O RHIC é o lugar perfeito para estudar a antimatéria, porque é um dos poucos lugares na Terra que é capaz de criar o material evasivo em quantidades abundantes. Ele faz isso colidindo os núcleos dos átomos pesados, como o ouro, quase à velocidade da luz. Essas colisões produzem condições muito semelhantes às que enchiam os microssegundos do universo após o Big Bang – com temperaturas 250 mil vezes mais quentes que o centro do sol em uma mancha do tamanho de um único núcleo atômico. Toda essa energia contida em um espaço tão pequeno cria um plasma de blocos de construção fundamentais da matéria, quarks e glúons, e milhares de nova partículas – matéria e antimatéria em quantidades iguais.
Estamos aproveitando a capacidade de produzir grandes quantidades de antimatéria para realizar este estudo”, disse Tang.
A colaboração STAR tem experiência anterior detectando e estudando formas raras de antimatéria – incluindo partículas anti-alfa, os maiores núcleos de antimatéria já criados em um laboratório, cada um constituído por dois antiprótons e dois antinêutrons. Esses experimentos deu-lhes alguns insights sobre como os antiprótons interagem dentro desses grandes objetos compostos. Mas, nesse caso, “a força entre os antiprótons é uma convolução das interações com todas as outras partículas”, disse Tang. “Queríamos estudar a simples interação de antiprótons não ligados para obter uma visão ‘mais limpa’ desta força”.
Para fazer isso, eles procuraram os dados da STAR sobre colisões de entre átomos de ouro para pares de antiprótons que estavam perto o suficiente para interagir à medida que emergiram da colisão inicial.
“Nós vemos um monte de prótons, os blocos de construção básicos dos átomos convencionais, surgirem, e nós vemos um número quase igual de antiprótons”, disse Zhengqiao Zhang, um estudante graduado do grupo do professor Yu-Gang Ma, do Instituto de Física Aplicada de Shanghai da Academia Chinesa de Ciências, que trabalha sob a orientação de Tang quando está em Brookhaven. “Os antiprótons são parecidos com os prótons comuns, mas por serem antimatéria, que têm carga negativa em vez de positiva, ele curva no sentido oposto do campo magnético do detector”.
“Olhando aquelas colisões no detector, nós podemos medir a correlação em certas propriedades que nos dão um insight na força entre pares de antiprótons, incluindo sua força e a faixa sobre a qual ele age”, ele adicionou.

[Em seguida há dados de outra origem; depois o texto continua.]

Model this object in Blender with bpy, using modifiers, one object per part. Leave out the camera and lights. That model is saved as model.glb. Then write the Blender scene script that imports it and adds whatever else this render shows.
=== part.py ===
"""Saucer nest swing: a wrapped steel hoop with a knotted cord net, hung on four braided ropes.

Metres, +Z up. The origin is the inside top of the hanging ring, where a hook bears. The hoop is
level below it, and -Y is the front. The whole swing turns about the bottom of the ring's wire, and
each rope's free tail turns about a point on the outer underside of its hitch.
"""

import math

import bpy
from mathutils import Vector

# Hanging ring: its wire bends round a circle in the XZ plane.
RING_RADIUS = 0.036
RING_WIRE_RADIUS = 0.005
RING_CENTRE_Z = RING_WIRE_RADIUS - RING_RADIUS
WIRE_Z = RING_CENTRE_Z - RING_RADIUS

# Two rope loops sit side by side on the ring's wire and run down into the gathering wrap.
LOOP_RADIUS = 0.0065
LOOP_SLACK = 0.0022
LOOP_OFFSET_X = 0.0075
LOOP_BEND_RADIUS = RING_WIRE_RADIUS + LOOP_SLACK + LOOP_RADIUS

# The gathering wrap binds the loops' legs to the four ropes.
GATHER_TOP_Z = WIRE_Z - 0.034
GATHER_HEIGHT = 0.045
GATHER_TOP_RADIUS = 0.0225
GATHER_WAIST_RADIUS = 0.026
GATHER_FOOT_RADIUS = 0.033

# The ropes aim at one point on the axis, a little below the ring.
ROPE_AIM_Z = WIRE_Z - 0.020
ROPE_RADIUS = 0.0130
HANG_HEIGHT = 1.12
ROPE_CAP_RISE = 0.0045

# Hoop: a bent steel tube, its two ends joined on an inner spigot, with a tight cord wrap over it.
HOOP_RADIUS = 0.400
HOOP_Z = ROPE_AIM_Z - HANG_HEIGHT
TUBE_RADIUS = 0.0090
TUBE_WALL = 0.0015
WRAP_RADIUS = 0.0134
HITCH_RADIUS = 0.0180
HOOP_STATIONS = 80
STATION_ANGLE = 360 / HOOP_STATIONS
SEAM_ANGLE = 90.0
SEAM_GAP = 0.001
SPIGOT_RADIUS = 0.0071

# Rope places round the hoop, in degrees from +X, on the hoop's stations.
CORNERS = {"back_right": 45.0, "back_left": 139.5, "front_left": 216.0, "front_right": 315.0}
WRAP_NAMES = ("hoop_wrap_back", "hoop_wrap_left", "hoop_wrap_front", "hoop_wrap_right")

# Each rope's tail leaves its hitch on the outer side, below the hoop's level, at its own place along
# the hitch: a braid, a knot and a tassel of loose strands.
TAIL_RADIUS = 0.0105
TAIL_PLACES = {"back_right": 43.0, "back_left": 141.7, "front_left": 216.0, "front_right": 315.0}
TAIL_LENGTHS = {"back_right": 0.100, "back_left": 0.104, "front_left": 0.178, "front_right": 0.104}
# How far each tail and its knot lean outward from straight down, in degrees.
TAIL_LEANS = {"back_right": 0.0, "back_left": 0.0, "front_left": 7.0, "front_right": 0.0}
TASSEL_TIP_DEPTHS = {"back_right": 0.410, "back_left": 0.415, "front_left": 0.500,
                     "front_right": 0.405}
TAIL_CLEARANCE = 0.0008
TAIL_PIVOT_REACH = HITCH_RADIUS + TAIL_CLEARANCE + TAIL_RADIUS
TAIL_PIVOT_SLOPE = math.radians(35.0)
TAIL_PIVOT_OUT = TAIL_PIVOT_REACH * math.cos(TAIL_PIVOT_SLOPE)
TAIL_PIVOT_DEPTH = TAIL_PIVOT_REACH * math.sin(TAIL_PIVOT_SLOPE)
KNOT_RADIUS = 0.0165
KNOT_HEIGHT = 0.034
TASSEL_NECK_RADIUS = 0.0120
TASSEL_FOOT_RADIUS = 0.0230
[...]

Os cientistas descobriram que a força entre os pares de antiprótons é atrativa, assim como a força nuclear forte, que mantém os átomos comuns juntos. Considerando que já haviam descoberto estados ligados de antiprótons e antinêutrons – aqueles núcleos de antimatéria – isto não foi tão surpreendente. Quando os antiprótons estão próximos uns dos outros, a interação da força forte ultrapassa a tendência das partículas carregadas(negativamente) repelirem umas às outras da mesma forma que permite prótons carregados positivamente se ligarem uns aos outros dentro dos núcleos dos átomos comuns.
Na verdade, as medições não mostram diferença entre matéria e antimatéria na maneira em que a força forte se comporta. Ou seja, dentro da precisão dessas medições, matéria e antimatéria parecem ser perfeitamente simétricas. Isso significa que, pelo menos com a precisão que os cientistas foram capazes de alcançar, não parece haver alguma peculiaridade assimétrica da força forte que pode explicar a existência contínua de matéria no universo e a escassez de antimatéria hoje.
Mas os cientistas mostram que nós não saberíamos disso se eles não tivessem feito esses experimentos.
“Há muitas formas de testar a assimetria entre matéria/antimatéria, e isso exige mais testes precisos, mas além da precisão, é importante testá-la de maneiras qualitativamente diferentes. Este experimento foi qualitativamente novo”, disse Richard Lednický, um cientista da STAR do Instituto Joint para Pesquisa Nuclear, em Dubna, e do Instituto de Física da Academia Tcheca de Ciências, em Praga.
“A implementação bem sucedida da técnica utilizada nesta análise abre uma possibilidade empolgante para explorar detalhes da forte interação entre outras espécies de partículas abundantemente produzidas”, disse ele, observando que o RHIC e o Large Hadron Collider (LHC) são ideais para estas medições, que são difíceis de avaliar por outros meios.